Starbucks baristas are now free to show off their personal style at work, under the coffee chain's new dress code released Monday.

Although the iconic green apron is still a part of the uniform, Starbucks employees have more leeway to choose what goes under it.

"Our Dress Code reflects the professionalism you bring to your craft, the commitment to making every moment right and the inclusive welcome at the heart of our brand," the company said in the Starbucks Dress Code Lookbook.

Employees can wear a variety of shirt colors that include gray, navy, dark denim and brown. Employees can also wear patterned tops in these colors. Starbucks' previous dress code only allowed for solid black and white shirts.

Starbucks has extended employees' options for bottoms, too.

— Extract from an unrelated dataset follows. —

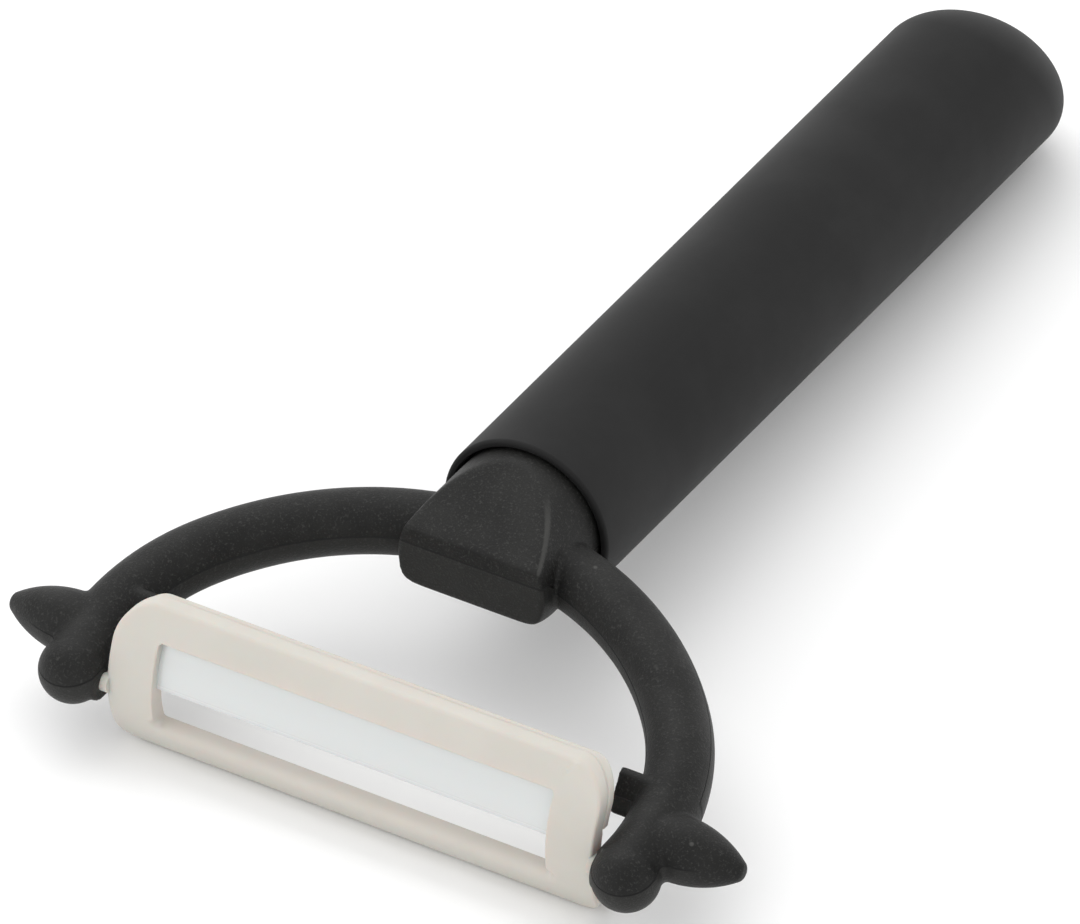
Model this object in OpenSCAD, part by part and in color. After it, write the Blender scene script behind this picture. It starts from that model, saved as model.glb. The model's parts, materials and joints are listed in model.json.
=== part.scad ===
// Y-shaped vegetable peeler: a moulded yoke plugged into a hollow handle, with a
// ceramic blade in a curved carrier that swings between the yoke's two ball ends.
// X runs along the blade, +Y towards the handle's rounded end and +Z up. The origin
// is below the middle of the peeler, on the surface that it lies on.

/* [Handle] */
// Length of the handle, from its mouth to its rounded end
handle_len = 115.4; // [98:0.2:120]
// Outside diameter of the handle at its mouth
mouth_d = 20.8; // [20.6:0.1:21]
// Outside diameter of the handle where its rounded end begins
end_d = 22; // [21.2:0.1:23]
// Radius of the corner of the rounded end
end_corner_r = 10.4; // [8:0.1:10.5]
// Radius of the shallow dome in the middle of the rounded end
end_dome_r = 14.7; // [13:0.1:20]
// Slant of the rounded end, whose lower side reaches further back, in degrees
end_slant = 27; // [0:1:28]
// Radius of the bore that holds the yoke's tang
bore_r = 7.4; // [7:0.1:7.8]
// Depth of the wider recess in the mouth, round the yoke's neck
recess_depth = 3; // [2:0.5:5]
// Distance from the pivot axis back to the handle's mouth
mouth_reach = 37.2; // [36.6:0.1:38]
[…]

Shorts, skirts and dresses with tights have also joined Starbucks' dress code. Baristas have the choice to wear dark-wash jeans and hues, although light tones are not permitted.

Baristas can also make a statement with their hair color or wear hats such as beanies and fedoras to work. The key rule to follow for hair color is that the employee's dye must be permanent or semi-permanent to align with food safety standards. Sprays, glitters, chalks and other temporary products are not allowed.

Starbucks employees in at the 47th and Broadway location in New York City have been sporting the new dress code since September. Other select Reserve stores were also able to try out the changes before Starbucks' announcement.

"I believe these changes work well with our iconic green apron and also complement the passion partners bring to our coffee and their craft," Cosimo LaPorta, U.S. Retail Store Operations executive vice president, said in a statement. "We want partners to be as proud of their look as they are when they tie on their green apron."

Starbucks last relaxed the dress code in 2014, allowing baristas to display tattoos, as long as they didn't contain swear words or hateful messages or were on the face or throat. Shirts also were allowed to be untucked and nose studs were allowed.